----- Source records

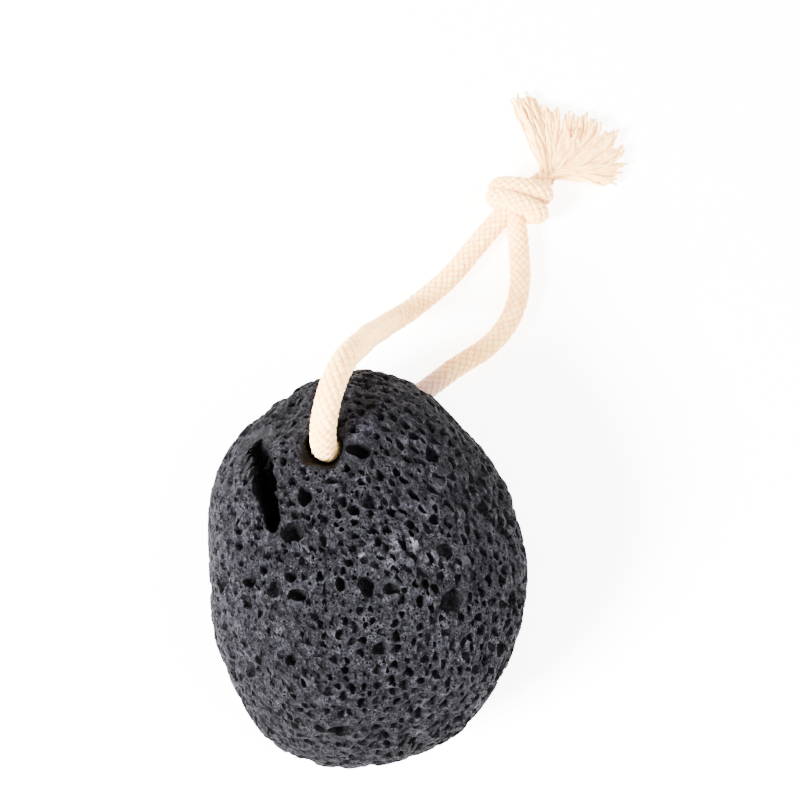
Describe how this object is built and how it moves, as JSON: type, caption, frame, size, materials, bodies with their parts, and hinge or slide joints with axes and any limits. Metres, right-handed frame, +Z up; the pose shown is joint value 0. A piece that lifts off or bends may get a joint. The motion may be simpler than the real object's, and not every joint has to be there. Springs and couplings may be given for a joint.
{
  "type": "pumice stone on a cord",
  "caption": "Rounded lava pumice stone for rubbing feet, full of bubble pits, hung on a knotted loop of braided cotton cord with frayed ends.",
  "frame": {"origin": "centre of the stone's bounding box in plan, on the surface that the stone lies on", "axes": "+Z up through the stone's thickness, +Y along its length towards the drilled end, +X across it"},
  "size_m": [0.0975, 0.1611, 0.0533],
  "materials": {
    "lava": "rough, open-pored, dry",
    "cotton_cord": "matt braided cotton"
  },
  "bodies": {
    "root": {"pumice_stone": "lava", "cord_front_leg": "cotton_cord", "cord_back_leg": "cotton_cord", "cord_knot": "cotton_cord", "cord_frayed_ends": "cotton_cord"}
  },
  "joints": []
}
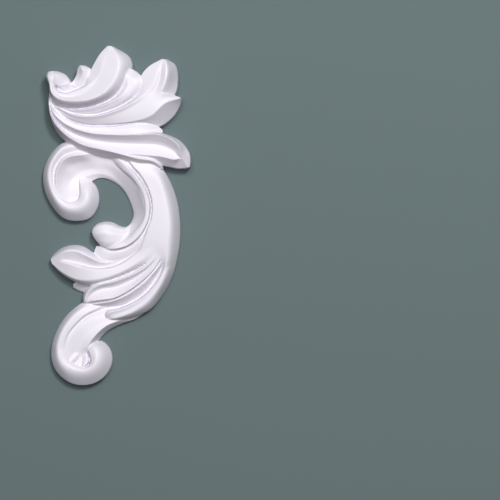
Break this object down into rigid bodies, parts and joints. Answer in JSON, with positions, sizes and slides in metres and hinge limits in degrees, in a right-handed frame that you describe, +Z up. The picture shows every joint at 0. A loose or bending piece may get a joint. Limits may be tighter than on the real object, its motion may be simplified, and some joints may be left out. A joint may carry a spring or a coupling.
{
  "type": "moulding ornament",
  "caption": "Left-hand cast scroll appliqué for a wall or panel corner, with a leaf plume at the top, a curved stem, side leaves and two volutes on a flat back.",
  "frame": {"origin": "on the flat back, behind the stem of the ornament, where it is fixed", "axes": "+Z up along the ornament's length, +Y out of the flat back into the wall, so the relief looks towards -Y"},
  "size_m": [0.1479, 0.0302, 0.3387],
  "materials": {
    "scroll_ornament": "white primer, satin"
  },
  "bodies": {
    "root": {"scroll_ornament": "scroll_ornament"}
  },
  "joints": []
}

----------

__Goal of the exercise__
Return the whole listing exactly.

__Response to this task__
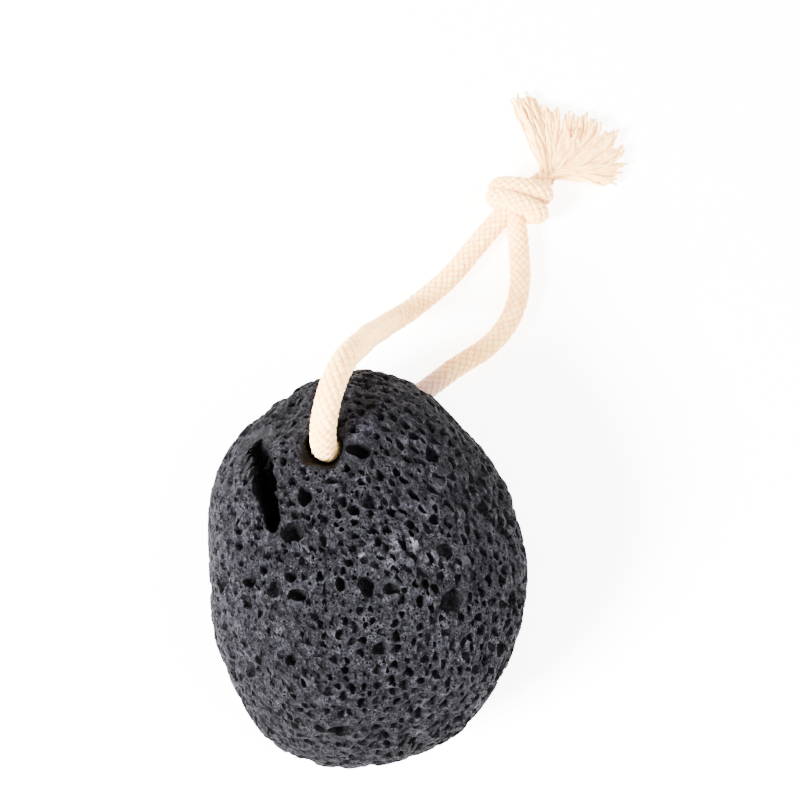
Describe how this object is built and how it moves, as JSON: type, caption, frame, size, materials, bodies with their parts, and hinge or slide joints with axes and any limits. Metres, right-handed frame, +Z up; the pose shown is joint value 0. A piece that lifts off or bends may get a joint. The motion may be simpler than the real object's, and not every joint has to be there. Springs and couplings may be given for a joint.
{
  "type": "pumice stone on a cord",
  "caption": "Rounded lava pumice stone for rubbing feet, full of bubble pits, hung on a knotted loop of braided cotton cord with frayed ends.",
  "frame": {"origin": "centre of the stone's bounding box in plan, on the surface that the stone lies on", "axes": "+Z up through the stone's thickness, +Y along its length towards the drilled end, +X across it"},
  "size_m": [0.0975, 0.1611, 0.0533],
  "materials": {
    "lava": "rough, open-pored, dry",
    "cotton_cord": "matt braided cotton"
  },
  "bodies": {
    "root": {"pumice_stone": "lava", "cord_front_leg": "cotton_cord", "cord_back_leg": "cotton_cord", "cord_knot": "cotton_cord", "cord_frayed_ends": "cotton_cord"}
  },
  "joints": []
}
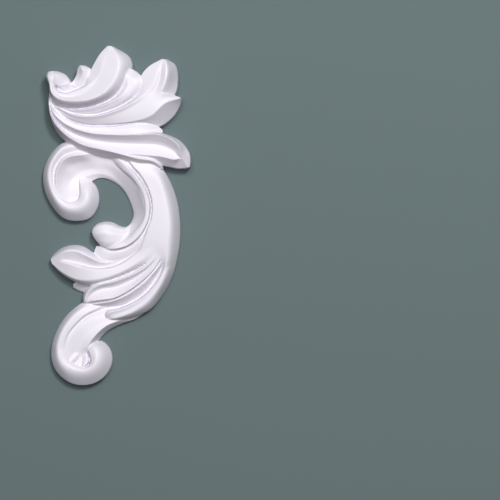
Break this object down into rigid bodies, parts and joints. Answer in JSON, with positions, sizes and slides in metres and hinge limits in degrees, in a right-handed frame that you describe, +Z up. The picture shows every joint at 0. A loose or bending piece may get a joint. Limits may be tighter than on the real object, its motion may be simplified, and some joints may be left out. A joint may carry a spring or a coupling.
{
  "type": "moulding ornament",
  "caption": "Left-hand cast scroll appliqué for a wall or panel corner, with a leaf plume at the top, a curved stem, side leaves and two volutes on a flat back.",
  "frame": {"origin": "on the flat back, behind the stem of the ornament, where it is fixed", "axes": "+Z up along the ornament's length, +Y out of the flat back into the wall, so the relief looks towards -Y"},
  "size_m": [0.1479, 0.0302, 0.3387],
  "materials": {
    "scroll_ornament": "white primer, satin"
  },
  "bodies": {
    "root": {"scroll_ornament": "scroll_ornament"}
  },
  "joints": []
}